Un cuento de Hans Christian Andersen, relata cómo había un Emperador tan aficionado a los trajes nuevos, que su única preocupación era vestir con la máxima elegancia. En cierta ocasión, nos dice este polifacético autor nacido en Odense, Dinamarca y que alcanzó fama mundial por sus historias infantiles, llegaron a la ciudad dos truhanes que se hacían pasar por sastres, asegurando que sabían tejer las más maravillosas telas. No solamente los colores y los dibujos eran hermosísimos, sino que las prendas con ellas confeccionadas poseían la milagrosa virtud de ser invisibles a toda persona que no fuera apta para su cargo o que fuera irremediablemente estúpida.
Después de literalmente saquear las arcas de este vanidoso Emperador, los truhanes entregaron un maravilloso traje invisible y por supuesto todos en la Corte exclamaron mil y un loas simplemente para no parecer estúpidos... aunque obviamente no lograban ver nada ya que no había nada qué ver.
Así, el Emperador se paseó por la ciudad en ropa interior. Desde el Ministro hasta el carpintero expresaban su satisfacción e incluso envidia, por el lujoso nuevo traje que portaba con total gallardía su soberano.
Nadie permitía que los demás se diesen cuenta de que nada veía, para no ser calificado de incapaz o estúpido. Ningún traje del Monarca había tenido tanto éxito como aquél.
-¡Pero si no lleva nada! -exclamó de pronto un niño.
-¡Pero si no lleva nada! -gritó, al fin, el pueblo entero.
Aquello inquietó al Emperador que sin embargo pensó: “Hay que aguantar hasta el fin”. Y siguió más altivo que antes, con sus ayudantes, pajes, Ministros y aun los soldados alabando algo inexistente.
Entonces, había un Emperador vanidoso, lo suficientemente torpe e inseguro como para comparar lo del traje invisible a los ojos de los estúpidos. Tenemos a una Corte temerosa, incapaz de decir la verdad con tal de quedar bien, de navegar con la corriente y a un pueblo que en principio sospecha de la charada orquestada por unos truhanes y que finalmente reconoce lo obvio: no había tal maravilloso y mágico traje.
Es un cuento para niños y toda proporción guardada los laguneros nos enfrentamos ante otra historia infantil: El Distribuidor Vial Revolución es una obra maravillosa, con tecnología de punta y todo aquel que se atreva a cuestionar los detalles del diseño, eventuales fallas o errores en la construcción; todo aquel que se atreva –como el niño del cuento de Andersen- a señalar lo que resulta obvio, pues entonces es un enemigo del progreso y del desarrollo de La Laguna.
Si la Corte que gravita en torno a Obras Públicas del Gobierno del Estado insiste en lanzar loas sin que medie un ápice de sentido crítico, sin el más elemental rasero de la lógica y el sentido común, ése es finalmente su problema... siguen maravillados por un traje invisible.

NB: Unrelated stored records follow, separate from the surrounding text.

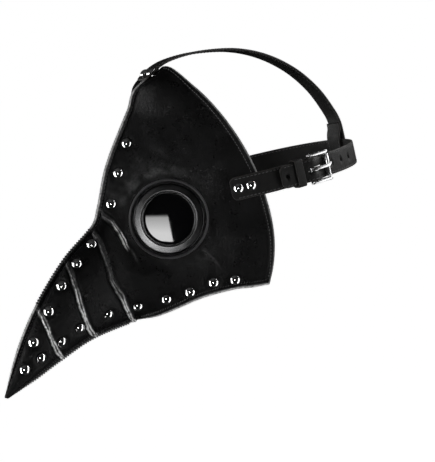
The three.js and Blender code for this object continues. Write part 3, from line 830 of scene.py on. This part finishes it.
def add_panel_stitches():
    seam = whip_stitches(0.0, 2.02, 3.98, 2.6, 0.68)
    add_piece("seam_stitching", joined(seam), DARK_THREAD)
    parts = whip_stitches(1.0, 0.25, 3.9, 2.4, 0.62)
    # the top of the beak, the brow, the hem, and the rear edge
    for rows in (rows_between(0.25, 1.95), rows_between(4.05, 8.1)):
        line = grid_line(panel["from_top"], FIN - 0.9, rows)
        parts += both_sides(running_stitches(*line, 3.0, 2.0))
    line = grid_line(panel["from_hem"], HEM + 0.2, rows_between(JUNCTION + 0.35, LAST - 0.12))
    parts += both_sides(running_stitches(*line, 2.3, 1.9, lean=0.6))
    from_rear = panel["from_rear"][:, SEAM_STEPS.size + MIDDLE_STEPS // 2]
    row = np.argmin(np.abs(from_rear - HEM - 0.9))
    line = [panel[name][row, 14:-10] for name in ("outer", "normal")]
    parts += both_sides(running_stitches(*line, 2.8, 2.0))
    add_piece("panel_stitching", joined(parts), THREAD)


add_panel_stitches()


# ---- rivets
RIVET_R = 4.4
RIVET_CROWN = 2.3  # how high its head is domed
RIVET_BALL = (RIVET_R ** 2 + RIVET_CROWN ** 2) / (2 * RIVET_CROWN)


def rivet(point, normal, cover):
    """A domed head on top of a cover of some thickness, its post, and its cap inside the panel."""
    top = cover + 0.35
    bottom = -LEATHER - 0.75
    dome = [[RIVET_BALL * math.sin(a), top + RIVET_CROWN - RIVET_BALL * (1 - math.cos(a))]
            for a in np.linspace(0, math.asin(RIVET_R / RIVET_BALL) * 0.985, 10)]
    profile = dome + [[RIVET_R, top - 0.1], [RIVET_R - 0.25, top - 0.28], [1.8, top - 0.28],
                      [1.8, bottom], [3.4, bottom], [3.4, bottom - 0.3], [3.0, bottom - 0.8],
                      [0, bottom - 0.9]]
    return turned(profile[::-1], point, normal, 28)


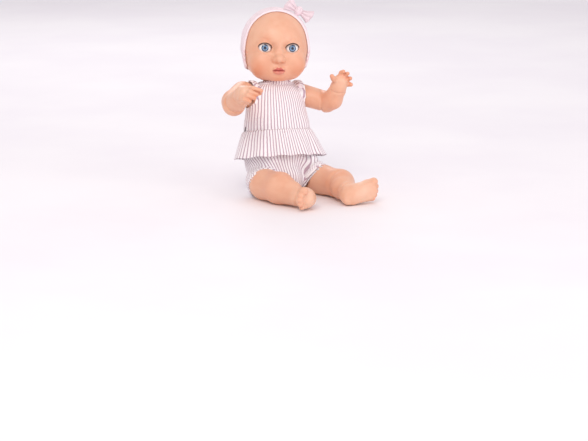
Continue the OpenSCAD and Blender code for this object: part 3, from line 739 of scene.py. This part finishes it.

Si el Emperador, que en este nuevo cuento lagunero resulta no ser más que un servidor público, un Secretario del Gobierno del Estado, decide aguantar hasta el fin en ropa interior, pues tendrá que asumir el costo de que los niños y finalmente el pueblo entero le grite: No lleva nada.
Para cerrar el capítulo baste recordar que el DVR es un obra que no sufre de fallas estructurales y representa un paso más en el desarrollo de la región (eso es innegable) pero no es lo que Jorge Viesca Martínez intenta imponer sin mayor argumento que la salida fácil e insustentable de que los señalamientos –basados en datos técnicos del diseño original- no son más que la resulta de una campaña en su contra.
Las reparaciones y medidas extremas de seguridad dan cuenta de que el DVR inaugurado no corresponde al DVR proyectado, así de simple. Todo lo demás se puede reducir a una historia infantil para que la compre quien no quiera o pueda aceptar la realidad.